# MATERIALS PROVIDED
========
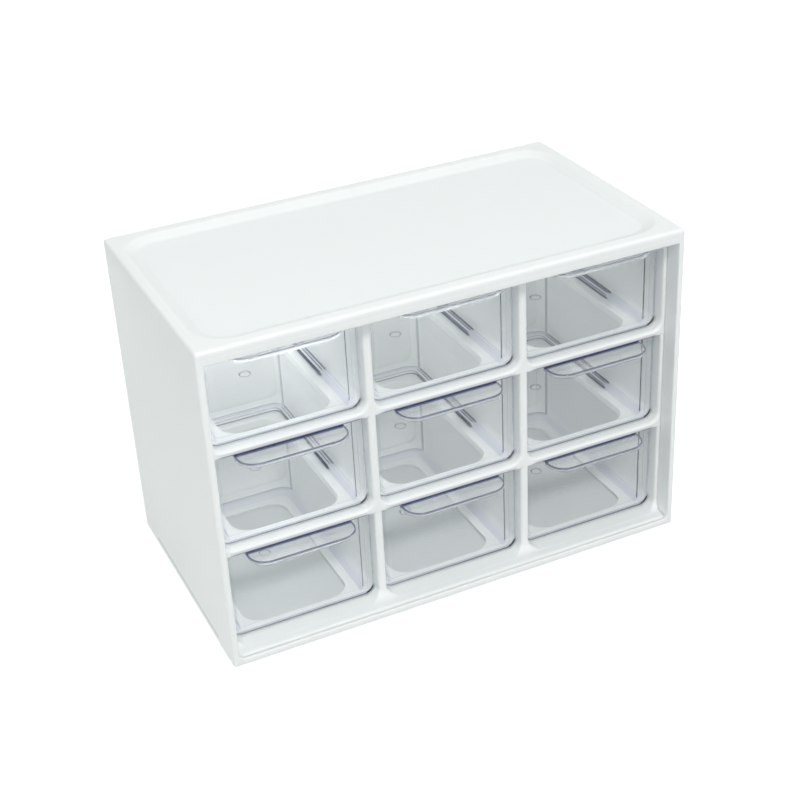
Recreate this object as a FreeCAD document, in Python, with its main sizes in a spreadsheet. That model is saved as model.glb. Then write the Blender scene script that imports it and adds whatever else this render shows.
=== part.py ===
import FreeCAD
import Part
import Sketcher
import math
import os

# A desktop drawer organizer, in millimetres.
# The origin is at the bottom centre: +X to the right, -Y to the front, +Z up.

DOCUMENT = FreeCAD.newDocument("drawer_organizer")
COLUMNS = ("left", "middle", "right")
ROWS = ("bottom", "middle", "top")

# Two lengths this close count as the same when edges are chosen
TOUCH = 0.01

# The numbers that a sketch gives to the points of a line or an arc, and to its own origin
START = 1
END = 2
CENTRE = 3
ORIGIN = -1

# The mark of a pattern's step that follows the common spacing
COMMON_SPACING = -1.0

# Sizes that are set by themselves
SIZES = (
    ("case_width", 175, "outer width of the case"),
    ("case_depth", 98, "outer depth of the case"),
    ("case_height", 120, "outer height of the case"),
    ("shell_side", 2.3, "wall of the shell at its left and right"),
    ("shell_back", 2.3, "wall of the shell at its back"),
    ("shell_floor", 2.3, "wall of the shell at its bottom"),
    ("shell_top", 5, "slab over the drawers, down from the rim of the tray"),
    ("shell_corner", 1.2, "radius of the four upright corners"),
    ("shell_brow", 1.1, "radius along the upper outer edges"),
    ("shell_heel", 0.5, "radius along the lower outer edges"),
    ("shell_lip", 0.5, "radius along the mouth of the shell"),
    ("shell_inside", 2.5, "radius of the shell's two lower inner corners"),
    ("tray_side", 3.5, "border beside the tray in the top, left and right"),
    ("tray_end", 4.6, "border beside the tray, front and back"),
    ("tray_depth", 2, "depth of the tray"),
    ("tray_slope", 4.3, "width of the tray's slanting wall"),
    ("tray_corner", 13, "radius of the tray's outer corners"),
    ("tray_crest", 1.5, "radius where the border turns into the slope"),
    ("tray_foot", 3, "radius where the slope runs out into the tray's floor"),
    ("grid_side", 1.2, "outer side walls of the grid"),
    ("grid_floor", 1.2, "bottom plate of the grid"),
    ("grid_setback", 7, "noses of the grid behind the rim of the shell"),
    ("divider_wall", 3, "upright walls between the columns"),
    ("shelf_wall", 2.5, "shelves between the rows"),
    ("nose_radius", 1.1, "rounding along the front of the walls and shelves"),
    ("nose_cove", 3, "radius where the noses run out into the ledge"),
    ("cell_corner", 4, "radius of the lower corners of each cell"),
    ("ledge_setback", 1, "front of the grid's bottom plate behind the rim"),
    ("ledge_step", 0.1, "step from the floor of the cells down to the ledge before them"),
    ("ledge_radius", 0.8, "rounding along the front of the bottom plate"),
    ("hole_width", 39, "width of the cut-outs in the shelves"),
    ("hole_front", 8.5, "plate in front of a cut-out, back from the noses"),
    ("hole_rear", 13.7, "plate behind a cut-out, up to the shell's back"),
    ("hole_corner", 7, "corner radius of the cut-outs"),
    ("stop_height", 3, "height of the stop bars behind the drawers"),
    ("stop_wall", 1.5, "thickness of the stop bars"),
    ("drawer_setback", 11, "face of the drawers behind the rim of the shell"),
    ("drawer_rear", 8.5, "space between the drawers and the shell's back"),
    ("drawer_play", 0.3, "clearance round a drawer's front and under it"),
    ("drawer_headroom", 1.1, "gap over the rim of a drawer"),
    ("panel_wall", 1.5, "front panel of a drawer"),
    ("panel_margin", 1.8, "how far the front panel stands out beside the tub"),
    ("panel_edge", 0.4, "rounding round the face of the front panel"),
    ("tub_wall", 1.3, "sides and back of a drawer"),
    ("tub_floor", 1.3, "floor of a drawer"),
    ("tub_back_corner", 4, "inner radius of the two back corners"),
    ("tub_front_corner", 1.2, "inner radius of the two front corners"),
    ("tub_fold", 1, "inner radius between the floor and the walls"),
    ("handle_width", 38.6, "width of the handle"),
    ("handle_setback", 0.5, "front of the handles behind the rim of the shell"),
    ("handle_wall", 1.6, "thickness of the handle"),
    ("handle_corner", 6.5, "radius of the handle's front corners"),
    ("handle_edge", 0.5, "rounding along the edges of the handle"),
    ("gate_width", 4, "round mark of the mould's gate in the drawer's floor"),
    ("gate_depth", 0.3, "depth of that mark"),
    ("rounding_share", 0.95, "most of a wall or of a corner's radius that a rounding beside it may take"),
)

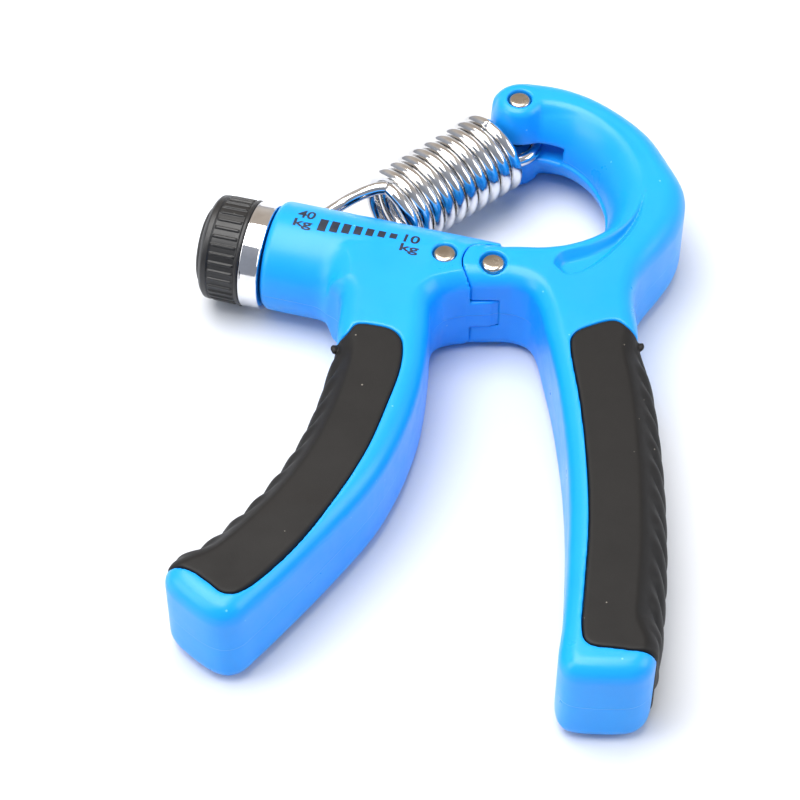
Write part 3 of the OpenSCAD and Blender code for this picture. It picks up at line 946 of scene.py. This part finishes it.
========
# EXERCISE BRIEF
Look at the material above and copy, word for word, its lines from the first through the one containing "TOUCH = 0.01".

# PROBLEM SOLUTION
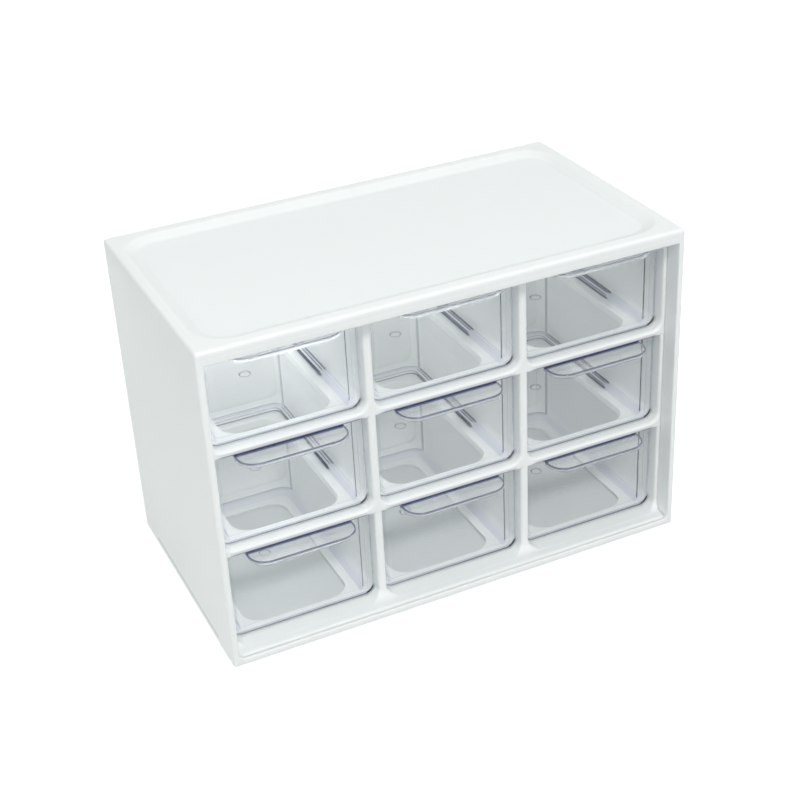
Recreate this object as a FreeCAD document, in Python, with its main sizes in a spreadsheet. That model is saved as model.glb. Then write the Blender scene script that imports it and adds whatever else this render shows.
=== part.py ===
import FreeCAD
import Part
import Sketcher
import math
import os

# A desktop drawer organizer, in millimetres.
# The origin is at the bottom centre: +X to the right, -Y to the front, +Z up.

DOCUMENT = FreeCAD.newDocument("drawer_organizer")
COLUMNS = ("left", "middle", "right")
ROWS = ("bottom", "middle", "top")

# Two lengths this close count as the same when edges are chosen
TOUCH = 0.01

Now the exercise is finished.